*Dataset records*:
^^^^^^^^^^^^^^^^
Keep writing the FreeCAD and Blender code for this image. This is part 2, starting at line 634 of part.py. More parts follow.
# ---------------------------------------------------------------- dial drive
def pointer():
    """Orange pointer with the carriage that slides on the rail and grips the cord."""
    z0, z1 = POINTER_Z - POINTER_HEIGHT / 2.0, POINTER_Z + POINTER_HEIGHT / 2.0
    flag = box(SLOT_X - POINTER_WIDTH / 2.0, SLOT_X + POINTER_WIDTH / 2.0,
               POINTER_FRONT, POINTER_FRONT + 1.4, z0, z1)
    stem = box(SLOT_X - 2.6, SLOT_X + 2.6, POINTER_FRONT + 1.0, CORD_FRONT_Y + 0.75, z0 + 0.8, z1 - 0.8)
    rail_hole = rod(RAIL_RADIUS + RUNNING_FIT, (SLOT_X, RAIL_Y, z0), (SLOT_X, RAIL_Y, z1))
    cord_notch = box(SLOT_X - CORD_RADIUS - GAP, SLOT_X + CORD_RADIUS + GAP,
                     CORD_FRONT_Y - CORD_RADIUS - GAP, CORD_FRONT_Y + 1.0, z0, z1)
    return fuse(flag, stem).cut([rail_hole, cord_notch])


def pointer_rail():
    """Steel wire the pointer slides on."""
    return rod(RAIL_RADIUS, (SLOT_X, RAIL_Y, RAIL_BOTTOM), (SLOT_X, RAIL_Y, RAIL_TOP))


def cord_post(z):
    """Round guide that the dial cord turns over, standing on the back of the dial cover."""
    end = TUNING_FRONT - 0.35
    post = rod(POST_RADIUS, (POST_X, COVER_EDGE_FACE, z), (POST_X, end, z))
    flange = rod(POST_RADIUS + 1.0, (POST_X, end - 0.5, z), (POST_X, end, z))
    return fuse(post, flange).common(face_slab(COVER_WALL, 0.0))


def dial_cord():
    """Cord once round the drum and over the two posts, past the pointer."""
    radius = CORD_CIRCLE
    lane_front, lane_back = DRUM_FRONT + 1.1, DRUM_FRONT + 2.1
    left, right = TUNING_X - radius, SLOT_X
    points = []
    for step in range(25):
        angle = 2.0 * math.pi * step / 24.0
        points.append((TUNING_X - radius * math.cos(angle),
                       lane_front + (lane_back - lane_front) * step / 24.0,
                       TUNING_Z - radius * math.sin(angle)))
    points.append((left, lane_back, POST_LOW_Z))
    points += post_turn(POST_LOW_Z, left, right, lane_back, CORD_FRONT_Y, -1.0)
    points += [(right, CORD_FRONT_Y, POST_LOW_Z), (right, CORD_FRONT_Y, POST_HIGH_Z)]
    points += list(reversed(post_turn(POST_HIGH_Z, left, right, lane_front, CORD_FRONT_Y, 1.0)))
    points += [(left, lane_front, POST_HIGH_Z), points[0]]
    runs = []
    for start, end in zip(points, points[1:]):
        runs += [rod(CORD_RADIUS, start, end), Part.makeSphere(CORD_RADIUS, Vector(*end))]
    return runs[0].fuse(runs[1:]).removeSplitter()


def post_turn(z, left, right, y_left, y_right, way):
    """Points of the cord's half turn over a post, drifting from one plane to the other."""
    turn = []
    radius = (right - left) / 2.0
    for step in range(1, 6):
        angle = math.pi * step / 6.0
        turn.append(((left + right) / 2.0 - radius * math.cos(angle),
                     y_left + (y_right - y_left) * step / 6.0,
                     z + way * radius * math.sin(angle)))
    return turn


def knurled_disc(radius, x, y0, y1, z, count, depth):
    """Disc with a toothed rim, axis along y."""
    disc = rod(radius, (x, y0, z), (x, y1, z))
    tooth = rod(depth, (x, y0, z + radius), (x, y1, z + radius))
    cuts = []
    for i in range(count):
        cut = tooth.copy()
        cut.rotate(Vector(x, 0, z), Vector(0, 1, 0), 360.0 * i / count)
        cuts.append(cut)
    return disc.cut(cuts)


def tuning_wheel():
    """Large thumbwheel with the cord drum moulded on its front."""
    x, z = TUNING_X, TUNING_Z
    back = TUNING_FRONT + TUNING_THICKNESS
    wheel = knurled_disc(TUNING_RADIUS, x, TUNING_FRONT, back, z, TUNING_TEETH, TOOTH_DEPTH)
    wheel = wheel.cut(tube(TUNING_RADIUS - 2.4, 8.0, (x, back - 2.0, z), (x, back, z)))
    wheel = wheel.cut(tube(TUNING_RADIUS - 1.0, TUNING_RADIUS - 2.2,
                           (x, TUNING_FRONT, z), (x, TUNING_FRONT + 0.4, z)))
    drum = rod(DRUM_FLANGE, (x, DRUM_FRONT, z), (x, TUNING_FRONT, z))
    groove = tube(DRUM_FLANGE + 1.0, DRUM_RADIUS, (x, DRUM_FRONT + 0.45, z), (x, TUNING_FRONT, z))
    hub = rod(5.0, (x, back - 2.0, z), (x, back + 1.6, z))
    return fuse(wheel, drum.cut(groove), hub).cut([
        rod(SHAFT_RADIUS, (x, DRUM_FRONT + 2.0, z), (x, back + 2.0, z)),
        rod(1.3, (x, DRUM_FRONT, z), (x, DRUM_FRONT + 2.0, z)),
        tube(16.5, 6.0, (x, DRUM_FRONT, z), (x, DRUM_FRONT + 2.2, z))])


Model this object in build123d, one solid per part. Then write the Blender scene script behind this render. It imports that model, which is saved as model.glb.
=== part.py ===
^^^^^^^^^^^^^^^^
*AIM OF THE TASK*:
Quote each line above in full, word for word.

*PROBLEM SOLUTION*:
Keep writing the FreeCAD and Blender code for this image. This is part 2, starting at line 634 of part.py. More parts follow.
# ---------------------------------------------------------------- dial drive
def pointer():
    """Orange pointer with the carriage that slides on the rail and grips the cord."""
    z0, z1 = POINTER_Z - POINTER_HEIGHT / 2.0, POINTER_Z + POINTER_HEIGHT / 2.0
    flag = box(SLOT_X - POINTER_WIDTH / 2.0, SLOT_X + POINTER_WIDTH / 2.0,
               POINTER_FRONT, POINTER_FRONT + 1.4, z0, z1)
    stem = box(SLOT_X - 2.6, SLOT_X + 2.6, POINTER_FRONT + 1.0, CORD_FRONT_Y + 0.75, z0 + 0.8, z1 - 0.8)
    rail_hole = rod(RAIL_RADIUS + RUNNING_FIT, (SLOT_X, RAIL_Y, z0), (SLOT_X, RAIL_Y, z1))
    cord_notch = box(SLOT_X - CORD_RADIUS - GAP, SLOT_X + CORD_RADIUS + GAP,
                     CORD_FRONT_Y - CORD_RADIUS - GAP, CORD_FRONT_Y + 1.0, z0, z1)
    return fuse(flag, stem).cut([rail_hole, cord_notch])


def pointer_rail():
    """Steel wire the pointer slides on."""
    return rod(RAIL_RADIUS, (SLOT_X, RAIL_Y, RAIL_BOTTOM), (SLOT_X, RAIL_Y, RAIL_TOP))


def cord_post(z):
    """Round guide that the dial cord turns over, standing on the back of the dial cover."""
    end = TUNING_FRONT - 0.35
    post = rod(POST_RADIUS, (POST_X, COVER_EDGE_FACE, z), (POST_X, end, z))
    flange = rod(POST_RADIUS + 1.0, (POST_X, end - 0.5, z), (POST_X, end, z))
    return fuse(post, flange).common(face_slab(COVER_WALL, 0.0))


def dial_cord():
    """Cord once round the drum and over the two posts, past the pointer."""
    radius = CORD_CIRCLE
    lane_front, lane_back = DRUM_FRONT + 1.1, DRUM_FRONT + 2.1
    left, right = TUNING_X - radius, SLOT_X
    points = []
    for step in range(25):
        angle = 2.0 * math.pi * step / 24.0
        points.append((TUNING_X - radius * math.cos(angle),
                       lane_front + (lane_back - lane_front) * step / 24.0,
                       TUNING_Z - radius * math.sin(angle)))
    points.append((left, lane_back, POST_LOW_Z))
    points += post_turn(POST_LOW_Z, left, right, lane_back, CORD_FRONT_Y, -1.0)
    points += [(right, CORD_FRONT_Y, POST_LOW_Z), (right, CORD_FRONT_Y, POST_HIGH_Z)]
    points += list(reversed(post_turn(POST_HIGH_Z, left, right, lane_front, CORD_FRONT_Y, 1.0)))
    points += [(left, lane_front, POST_HIGH_Z), points[0]]
    runs = []
    for start, end in zip(points, points[1:]):
        runs += [rod(CORD_RADIUS, start, end), Part.makeSphere(CORD_RADIUS, Vector(*end))]
    return runs[0].fuse(runs[1:]).removeSplitter()


def post_turn(z, left, right, y_left, y_right, way):
    """Points of the cord's half turn over a post, drifting from one plane to the other."""
    turn = []
    radius = (right - left) / 2.0
    for step in range(1, 6):
        angle = math.pi * step / 6.0
        turn.append(((left + right) / 2.0 - radius * math.cos(angle),
                     y_left + (y_right - y_left) * step / 6.0,
                     z + way * radius * math.sin(angle)))
    return turn


def knurled_disc(radius, x, y0, y1, z, count, depth):
    """Disc with a toothed rim, axis along y."""
    disc = rod(radius, (x, y0, z), (x, y1, z))
    tooth = rod(depth, (x, y0, z + radius), (x, y1, z + radius))
    cuts = []
    for i in range(count):
        cut = tooth.copy()
        cut.rotate(Vector(x, 0, z), Vector(0, 1, 0), 360.0 * i / count)
        cuts.append(cut)
    return disc.cut(cuts)


def tuning_wheel():
    """Large thumbwheel with the cord drum moulded on its front."""
    x, z = TUNING_X, TUNING_Z
    back = TUNING_FRONT + TUNING_THICKNESS
    wheel = knurled_disc(TUNING_RADIUS, x, TUNING_FRONT, back, z, TUNING_TEETH, TOOTH_DEPTH)
    wheel = wheel.cut(tube(TUNING_RADIUS - 2.4, 8.0, (x, back - 2.0, z), (x, back, z)))
    wheel = wheel.cut(tube(TUNING_RADIUS - 1.0, TUNING_RADIUS - 2.2,
                           (x, TUNING_FRONT, z), (x, TUNING_FRONT + 0.4, z)))
    drum = rod(DRUM_FLANGE, (x, DRUM_FRONT, z), (x, TUNING_FRONT, z))
    groove = tube(DRUM_FLANGE + 1.0, DRUM_RADIUS, (x, DRUM_FRONT + 0.45, z), (x, TUNING_FRONT, z))
    hub = rod(5.0, (x, back - 2.0, z), (x, back + 1.6, z))
    return fuse(wheel, drum.cut(groove), hub).cut([
        rod(SHAFT_RADIUS, (x, DRUM_FRONT + 2.0, z), (x, back + 2.0, z)),
        rod(1.3, (x, DRUM_FRONT, z), (x, DRUM_FRONT + 2.0, z)),
        tube(16.5, 6.0, (x, DRUM_FRONT, z), (x, DRUM_FRONT + 2.2, z))])


Model this object in build123d, one solid per part. Then write the Blender scene script behind this render. It imports that model, which is saved as model.glb.
=== part.py ===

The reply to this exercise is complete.